Two notes about your SD-CF bridge:
1) it is almost certainly a sinitechi device just like the Pata-SD bridges with the same firmware & same issues
2) my experience is that the “type I” SD-CF bridges require a CF adapter that provides 3.3v power and won’t work at 5v

How does it behave with 5v only? Is the card not visible at all? In a neighboured topic I tried to use it in PCMCIA->CF->SD and it failed while CardBus->CF->SD worked just fine. PCMCIA-CF worked fine with two different CF cards, so it's definitely CF-SD which fails. So, I don't know yet whether the reason is missing 3.3v or the 16-bit vs. 32-bit access. Have you by any chance tried CF-SD on a 16 bit controller (XT or something pre-PCI/pre-VLB)?

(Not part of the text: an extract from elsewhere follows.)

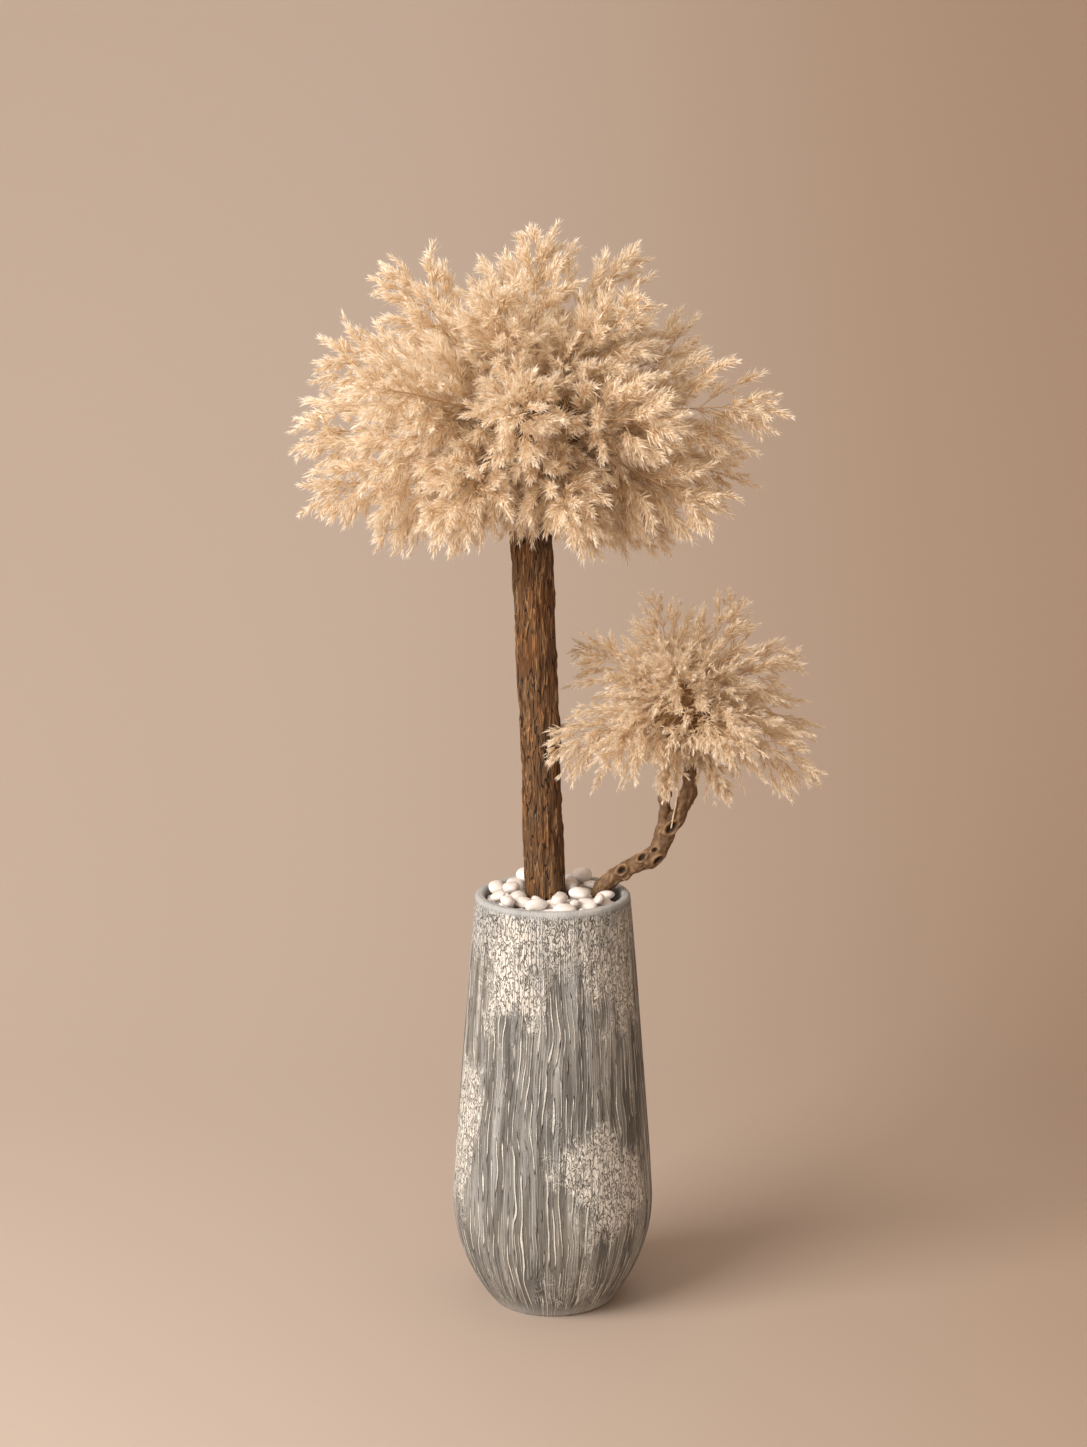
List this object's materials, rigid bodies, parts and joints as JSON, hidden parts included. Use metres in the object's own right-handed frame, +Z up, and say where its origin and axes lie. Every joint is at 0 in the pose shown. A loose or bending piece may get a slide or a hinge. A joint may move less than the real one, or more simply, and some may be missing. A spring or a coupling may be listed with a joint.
{
  "type": "pampas grass tree in planter",
  "caption": "Tall carved planter with pebbles, a bark trunk under a round head of dried pampas plumes, and a driftwood branch with a small head.",
  "frame": {"origin": "centre of the planter's flat underside, on the surface it stands on", "axes": "+Z up along the planter's axis, +X towards the side that the driftwood branch leans to, -Y towards the viewer of the picture"},
  "size_m": [0.7623, 0.5912, 1.5626],
  "materials": {
    "carved_fibre_clay": "matte",
    "potting_fill": "matte",
    "bark": "matte",
    "driftwood": "matte",
    "dry_foam": "matte",
    "dried_plume": "matte",
    "white_pebble": "satin"
  },
  "bodies": {
    "root": {"planter": "carved_fibre_clay", "planting_fill": "potting_fill", "trunk": "bark", "driftwood_branch": "driftwood", "crown_ball": "dry_foam", "small_crown_ball": "dry_foam", "crown_plume_01": "dried_plume", "crown_plume_02": "dried_plume", "crown_plume_03": "dried_plume", "crown_plume_04": "dried_plume", "crown_plume_05": "dried_plume", "crown_plume_06": "dried_plume", "crown_plume_07": "dried_plume", "crown_plume_08": "dried_plume", "crown_plume_09": "dried_plume", "crown_plume_10": "dried_plume", "crown_plume_11": "dried_plume", "crown_plume_12": "dried_plume", "crown_plume_13": "dried_plume", "crown_plume_14": "dried_plume", "crown_plume_15": "dried_plume", "crown_plume_16": "dried_plume", "crown_plume_17": "dried_plume", "crown_plume_18": "dried_plume", "crown_plume_19": "dried_plume", "crown_plume_20": "dried_plume", "crown_plume_21": "dried_plume", "crown_plume_22": "dried_plume", "crown_plume_23": "dried_plume", "crown_plume_24": "dried_plume", "crown_plume_25": "dried_plume", "crown_plume_26": "dried_plume", "crown_plume_27": "dried_plume", "crown_plume_28": "dried_plume", "crown_plume_29": "dried_plume", "crown_plume_30": "dried_plume", "small_plume_01": "dried_plume", "small_plume_02": "dried_plume", "small_plume_03": "dried_plume", "small_plume_04": "dried_plume", "small_plume_05": "dried_plume", "small_plume_06": "dried_plume", "small_plume_07": "dried_plume", "small_plume_08": "dried_plume", "small_plume_09": "dried_plume", "small_plume_10": "dried_plume", "small_plume_11": "dried_plume", "small_plume_12": "dried_plume", "small_plume_13": "dried_plume", "small_plume_14": "dried_plume", "pebble_01": "white_pebble", "pebble_02": "white_pebble", "pebble_03": "white_pebble", "pebble_04": "white_pebble", "pebble_05": "white_pebble", "pebble_06": "white_pebble", "pebble_07": "white_pebble", "pebble_08": "white_pebble", "pebble_09": "white_pebble", "pebble_10": "white_pebble"}
  },
  "joints": []
}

atar wrote on 2026-01-26, 14:51:

douglar wrote on 2026-01-11, 17:26:

Two notes about your SD-CF bridge:
1) it is almost certainly a sinitechi device just like the Pata-SD bridges with the same firmware & same issues
2) my experience is that the “type I” SD-CF bridges require a CF adapter that provides 3.3v power and won’t work at 5v

How does it behave with 5v only? Is the card not visible at all? In a neighboured topic I tried to use it in PCMCIA->CF->SD and it failed while CardBus->CF->SD worked just fine. PCMCIA-CF worked fine with two different CF cards, so it's definitely CF-SD which fails. So, I don't know yet whether the reason is missing 3.3v or the 16-bit vs. 32-bit access. Have you by any chance tried CF-SD on a 16 bit controller (XT or something pre-PCI/pre-VLB)?

My CF-SD bridge does not report any storage when running at 5v on an ISA controller.